O longa começa com um tom caricatural – tanto no cenário do bairro (a maloca, o bar, tudo parece muito artificial), como nos trejeitos das atuações e do texto (que pretende emular a linguagem popular utilizada por Adoniran) – algo que incomoda o espectador desavisado, mas que depois se estabiliza quando ele se acostuma com aquele estilo. As atuações são bem exageradas, principalmente a do italiano Joca, companheiro de maloca do Adoniran. É certo que o tom de caricatura está presente em todas as letras e o jeito de cantar de Barbosa, mas parece algo natural quando se ouve na sua voz. O filme quer homenagear esse estilo do cantor, mas o resultado não é muito feliz. É mesmo muito difícil simplesmente transpor uma característica pessoal que funciona muito bem em um determinado meio (a música) para outro que tem qualidades próprias, apesar de semelhantes, como o cinema.

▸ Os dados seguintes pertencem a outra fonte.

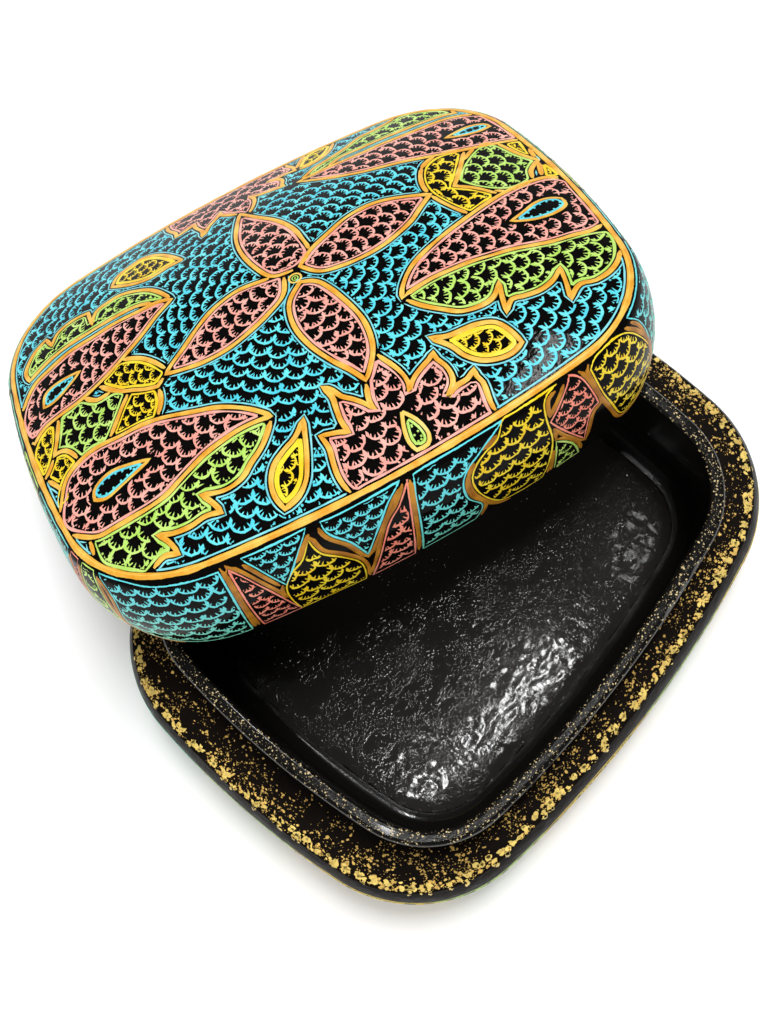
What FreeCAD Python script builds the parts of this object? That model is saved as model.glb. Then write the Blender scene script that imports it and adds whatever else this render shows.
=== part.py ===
import FreeCAD, Part
import Sketcher
import math
import os

# Hand-painted papier mache box, open: a base with a raised inner collar, and its loose domed lid.
#
# Millimetres, +Z up. The origin is the middle of the base's underside, the base's long side runs along X
# and its front faces -Y. The lid isn't hinged. It lies askew behind the open base as it was put down: its
# rim bears on the collar at two places, and one back corner of the rim stands on the table.

# The driving sizes, in millimetres and degrees.
SIZES = {
    # Outer outline at the seat, shared by both halves: half sizes, corners and the bow of its four sides.
    "half_length": 75.0,
    "half_width": 59.4,
    "corner_round": 31.8,
    "end_bow": 230.0,
    "side_bow": 296.0,
    # Base shell: a bellied wall with a flat seat on top, over a flat floor.
    "seat_height": 21.8,
    "base_belly": 3.0,
    "base_belly_height": 12.0,
    "foot_inset": 1.2,
    "foot_round": 1.0,
    "floor_thickness": 2.6,
    "seat_edge_round": 0.8,
    # Width of the seat at the ends and along the sides, and the corner of the opening that it leaves.
    "end_seat": 11.8,
    "side_seat": 6.9,
    "opening_corner_round": 24.6,
    # Inner collar: the strip that lines the opening and stands proud of the seat.
    "collar_height": 13.4,
    "collar_thickness": 3.6,
    "collar_edge_round": 1.1,
    "cove_round": 4.4,
    "cove_foot": 0.8,
    # Floor lining: the crinkled sheet laid inside the collar's cove.
    "lining_gap": 0.15,
    # Lid shell: a bellied wall, a rounded shoulder and a low dome.
    "lid_clearance": 0.8,
    "lid_wall_height": 25.4,
    "lid_belly": 2.2,
    "lid_belly_height": 11.0,
    "shoulder_inset": 0.3,
    "shoulder_round": 3.2,
    "dome_height": 12.0,
    "crown_thickness": 4.6,
    "rim_round": 0.6,
    # How the lid was put down: its turn, the place of its middle, and the gap left at each contact.
    "lid_turn": -22.0,
    "lid_shift_x": 18.2,
    "lid_shift_y": 50.1,
    "rest_gap": 0.3,
}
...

A atuação de Gustavo Machado como Joca melhora quando ela é combinada com a performance de Gero Camilo como Matogrosso, outro amigo e companheiro de maloca do Adoniran. Os dois se envolvem em muitas confusões quando estão juntos e, além disso, compartilham um interesse amoroso em comum: Iracema, uma mulher negra e dona do bar que todos frequentam para beber e cantar seu samba, vivida pela atriz Leilah Moreno.  

A conexão de ambos funciona tão bem que os espectadores (e o diretor também) quase esquecem da presença de Adoniran. Este não é um ponto negativo por si só, pois suas interações são os momentos mais cômicos do filme. Todos estes personagens e os principais acontecimentos do longa estão presentes nas letras de Adoniran Barbosa.

Há muitas referências às letras do Adoniran nos diálogos, e a cada hora sai da boca de um personagem diferente uma frase que pertence a suas composições. Isso mostra como o samba é uma construção coletiva do povo brasileiro. Ao mesmo tempo, esse recurso parece muito manjado e o diretor carrega muito nos acenos ao público.

Chama bastante a atenção o uso do cinza na fotografia do longa. Cinza é uma das cores mais associadas a São Paulo, ela está presente nas ruas, nos prédios e no próprio céu – tanto no mundo real quanto no mundo fílmico. Com a chegada do “progresso” em “Saudosa Maloca”, a cidade fica mais cinza ainda, isto é evidente na linha do tempo com o Barbosa mais envelhecido, em que os tons de cinza estão mais destacados. É quase como se a cor cinza fosse um personagem do filme ou um traço da personalidade de SP.

Em “Saudosa Maloca”, Pedro Soffer Serrano quer dar vida aos personagens presentes no universo ficcional da música do sambista paulista e retratar uma São Paulo que não existe mais. É uma iniciativa louvável na teoria, mas o filme não consegue capturar a magnitude e a importância de Adoniran Barbosa para a história da música brasileira durante este processo. Quem já conhecia a história de Adoniran através de suas músicas não conhece tanta coisa diferente. Os destaques do longa ficam pelas performances de Gustavo Machado e Gero Camilo como Joca e Matogrosso, respectivamente, e as cenas de roda de samba lideradas pelo carisma de Paulo Miklos. O espectador talvez desfrute mais da experiência se encarar o filme menos como uma biografia de Adoniran e mais como uma compilação de crônicas sobre personagens ordinários de uma São Paulo antiga – que também pode ser encarada como um personagem.